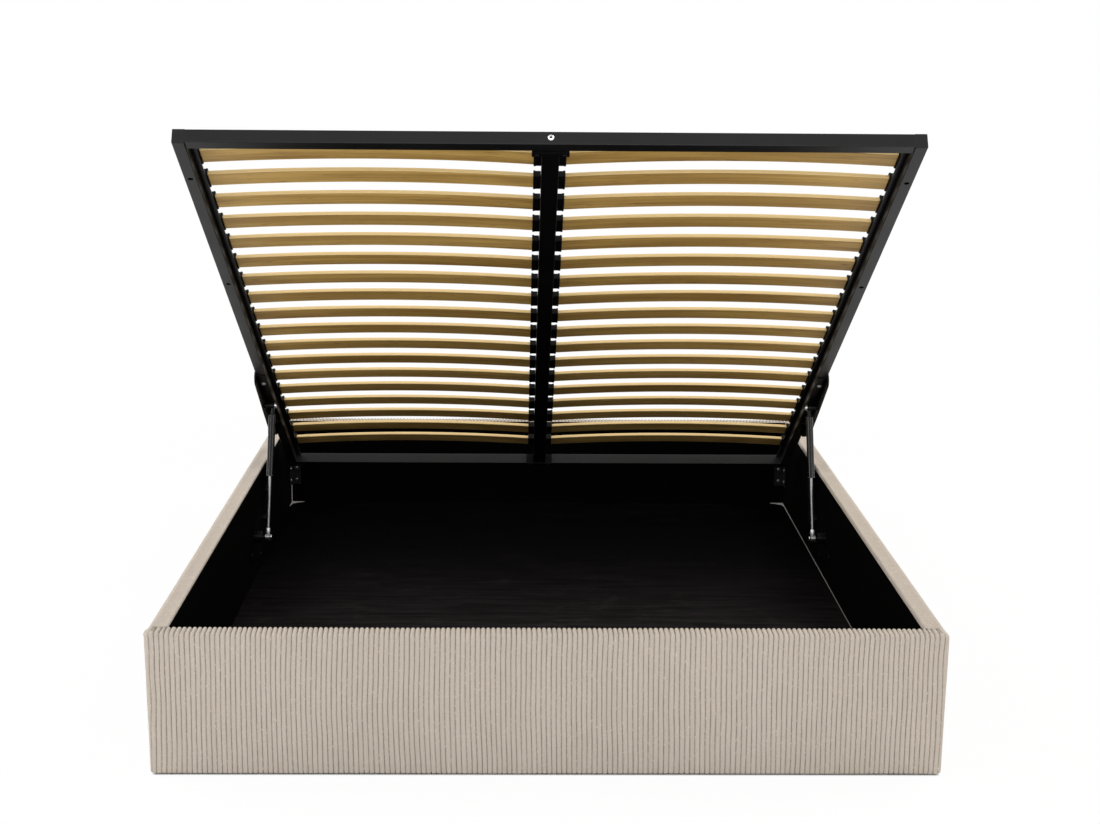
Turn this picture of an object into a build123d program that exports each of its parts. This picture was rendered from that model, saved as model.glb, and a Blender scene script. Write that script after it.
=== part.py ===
from build123d import *
import os
from math import acos, atan2, cos, degrees, hypot, radians, sin

# Storage bed base with a lift-up slatted platform, modelled with the platform raised.
# Origin: middle of the footprint on the floor. +X to the right seen from the foot end,
# +Y towards the head end, +Z up. Millimetres.
os.makedirs("parts", exist_ok=True)

# Box
overall_width = 1600.0
inner_length = 2030.0
panel_thickness = 41.0
cover_height = 296.0
cover_stand = 4.0

# Upholstery cover
cover_thickness = 7.0
cover_inner_thickness = 2.0
cover_turn_down = 4.0
cover_edge_radius = 8.0
rib_pitch = 10.2
rib_rise = 1.8
rib_seat = 1.0

# Boards, floor and what carries it
board_hem = 2.0
floor_top = 43.5
floor_thickness = 6.0
floor_side_gap = 1.0
floor_joint_gap = 1.0
ledger_width = 30.0
ledger_height = 27.5
bearer_width = 60.0
leg_radius = 25.0
leg_count = 3
glide_radius = 13.0
glide_end_inset = 100.0
glide_count = 4

# Corner brackets
bracket_leg = 30.0
bracket_height = 66.0
bracket_sheet = 2.5
bracket_floor_gap = 56.5
bracket_screw_inset = 15.0

# Small screws and bolts
screw_head_radius = 4.5
screw_head_height = 2.4
bolt_head_radius = 6.5
bolt_head_height = 3.6
bolt_round_share = 0.8
bolt_recess_length = 6.0
bolt_recess_width = 1.5
bolt_recess_depth = 1.6

# Slatted platform, measured flat: from its head end towards the foot, and up from the slats' underside
platform_end_gap = 8.25
platform_side_gap = 24.4
closed_slat_drop = 26.1
lift_angle = 31.175
rail_width = 25.0
rail_height = 30.0
rail_top = 2.0
tube_wall = 1.5
cross_rail_width = 28.0
cross_rail_height = 28.0
beam_width = 35.0
beam_height = 30.0
ledge_reach = 12.0
ledge_thickness = 3.0
end_cap_thickness = 3.0
tie_plate_width = 74.0
tie_plate_reach = 13.0
tie_plate_sheet = 4.0
tie_bolt_offset = 27.0
rail_hole_radius = 5.5
rail_hole_inset = 154.5
rail_hole_spacing = 527.0

# Sprung slats and their holders
slat_rows = 18
first_slat_inset = 84.7
last_slat_inset = 174.4
slat_width = 53.0
slat_thickness = 8.0
slat_crown = 11.0
slat_rail_gap = 14.8
slat_beam_gap = 15.4
slat_insert = 8.0
holder_wall = 2.5
holder_length = 59.0

# Lift linkage: pivots on the box, measured from its head face and down from the closed slats
front_pivot_inset = 695.1
front_pivot_drop = 109.5
rear_pivot_inset = 636.2
rear_pivot_drop = 46.5
# and pivots on the arm from the platform's head end and the slats' underside
arm_front_pivot_u = 408.5
arm_front_pivot_w = -54.3
arm_rear_pivot_u = 389.0
arm_rear_pivot_w = -16.4
link_width = 30.0
link_thickness = 4.0
layer_gap = 0.5
pivot_pin_radius = 5.0
pivot_clearance = 0.05
open_pivot_clearance = 1.0
pivot_head_radius = 9.0
pivot_head_height = 3.0
boss_radius = 13.0
spacer_radius = 8.0
base_plate_thickness = 3.0
base_plate_margin = 20.0
base_screw_margin = 13.0
arm_thickness = 4.0
arm_end_u = 735.0
arm_end_w = -30.0
arm_end_radius = 20.0
arm_tail_u = 300.0
arm_tail_w = -20.0
arm_tail_radius = 14.0
arm_pin_margin = 16.0
arm_flange_width = 27.6
arm_flange_thickness = 3.0
arm_flange_start = 360.0
arm_flange_end = 750.0
arm_bolt_near = 400.0
arm_bolt_far = 696.0

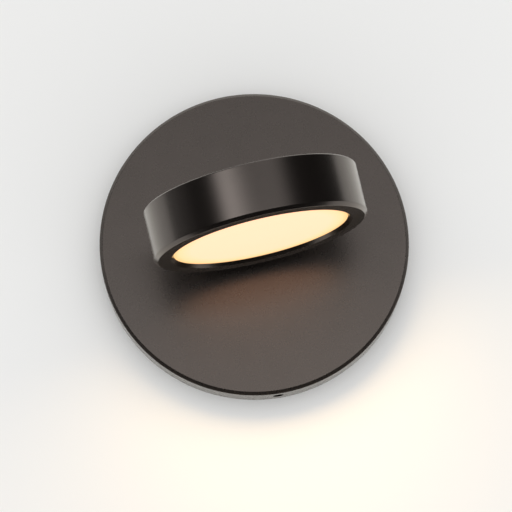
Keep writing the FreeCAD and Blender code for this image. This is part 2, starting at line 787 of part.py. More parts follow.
def terminal_block():
    """The moulded two-pole block on the bracket, with a through hole for its fixing screw."""
    height = f"{TERMINAL_FRONT} - bracket_thickness"
    base = block(
        "terminal_base", "terminal_width", height, "terminal_length",
        "terminal_offset", f"-{TERMINAL_MIDDLE}", "-terminal_length / 2",
    )
    outside = f"-{TERMINAL_FRONT} - {BEYOND}"
    fixing = cylinder(
        "terminal_fixing", "terminal_fixing_diameter + 2 * thread_gap", f"{height} + 2 * {BEYOND}",
        "terminal_offset", outside, turn=ALONG_Y,
    )
    recess = cylinder(
        "terminal_fixing_recess", "terminal_fixing_head + 2 * terminal_well_gap",
        f"{TERMINAL_FRONT} - {TERMINAL_MIDDLE} + {BEYOND}", "terminal_offset", outside, turn=ALONG_Y,
    )
    tools = [fixing, recess]
    for side in TERMINAL_POLES:
        across = f"terminal_pitch * {side}"
        tools.append(cylinder(
            f"terminal_bore_{side + 1}", "insert_diameter + 2 * thread_gap", f"terminal_width + 2 * {BEYOND}",
            f"terminal_offset - terminal_width / 2 - {BEYOND}", f"-{TERMINAL_LIFT}", across, ALONG_X,
        ))
        tools.append(cylinder(
            f"terminal_well_{side + 1}", "terminal_screw_diameter + 2 * terminal_well_gap",
            f"{TERMINAL_FRONT} - {TERMINAL_LIFT} + {BEYOND}", "terminal_offset", outside, across, ALONG_Y,
        ))
    sub_part("terminal_block", WALL, cut("terminal_body", base, *tools))


def terminal_inserts():
    """The brass tubes inside the block, each with a tapped hole for its screw."""
    inserts = []
    for side in TERMINAL_POLES:
        start = "terminal_offset - insert_length / 2"
        place = (start, f"-{TERMINAL_LIFT}", f"terminal_pitch * {side}", ALONG_X)
        bar = cylinder(f"insert_bar_{side + 1}", "insert_diameter", "insert_length", *place)
        bore = cylinder(f"insert_bore_{side + 1}", "insert_bore", "insert_length", *place)
        thread = cylinder(
            f"insert_thread_{side + 1}", "terminal_screw_diameter + 2 * thread_gap", "insert_diameter",
            "terminal_offset", f"-{TERMINAL_LIFT} - insert_diameter", f"terminal_pitch * {side}", ALONG_Y,
        )
        inserts.append(cut(f"insert_{side + 1}", bar, bore, thread))
    sub_part("terminal_inserts", WALL, *inserts)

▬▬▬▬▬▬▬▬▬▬

### Prompt
Up to and including the line with "cover_stand = 4.0", repeat the data exactly, starting from its first line; nothing else belongs in the response.

### Expected output
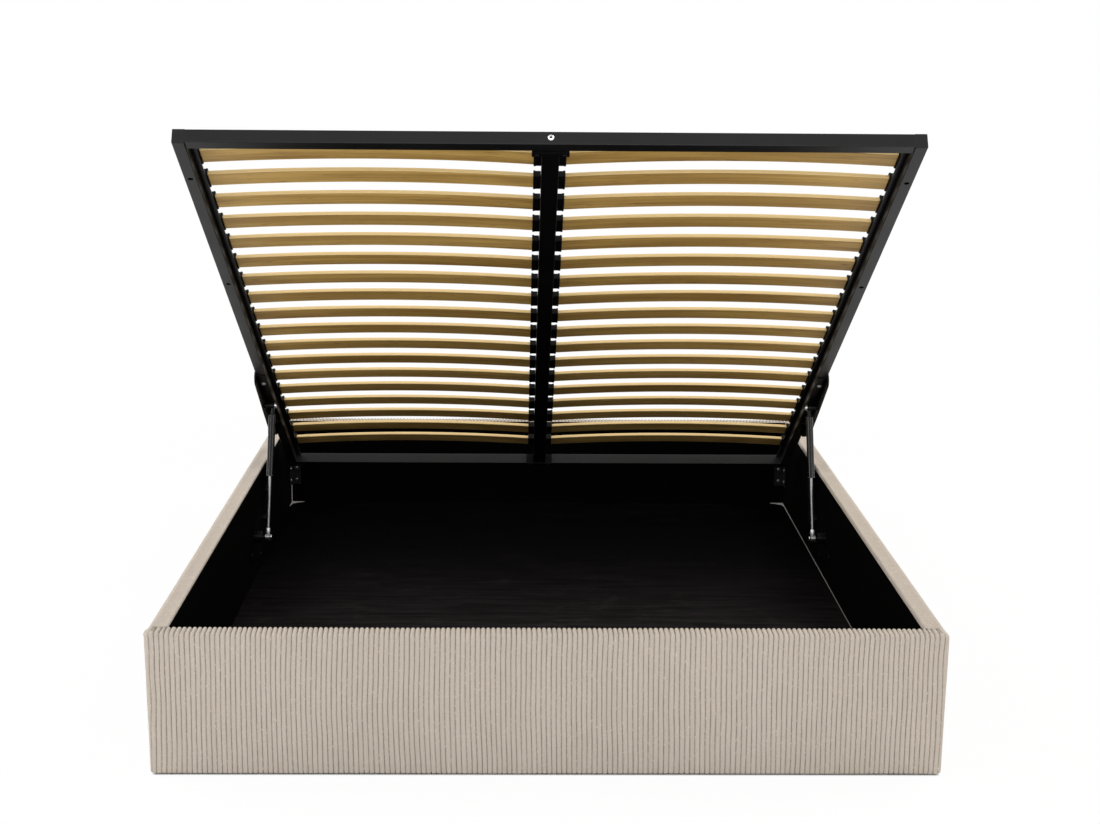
Turn this picture of an object into a build123d program that exports each of its parts. This picture was rendered from that model, saved as model.glb, and a Blender scene script. Write that script after it.
=== part.py ===
from build123d import *
import os
from math import acos, atan2, cos, degrees, hypot, radians, sin

# Storage bed base with a lift-up slatted platform, modelled with the platform raised.
# Origin: middle of the footprint on the floor. +X to the right seen from the foot end,
# +Y towards the head end, +Z up. Millimetres.
os.makedirs("parts", exist_ok=True)

# Box
overall_width = 1600.0
inner_length = 2030.0
panel_thickness = 41.0
cover_height = 296.0
cover_stand = 4.0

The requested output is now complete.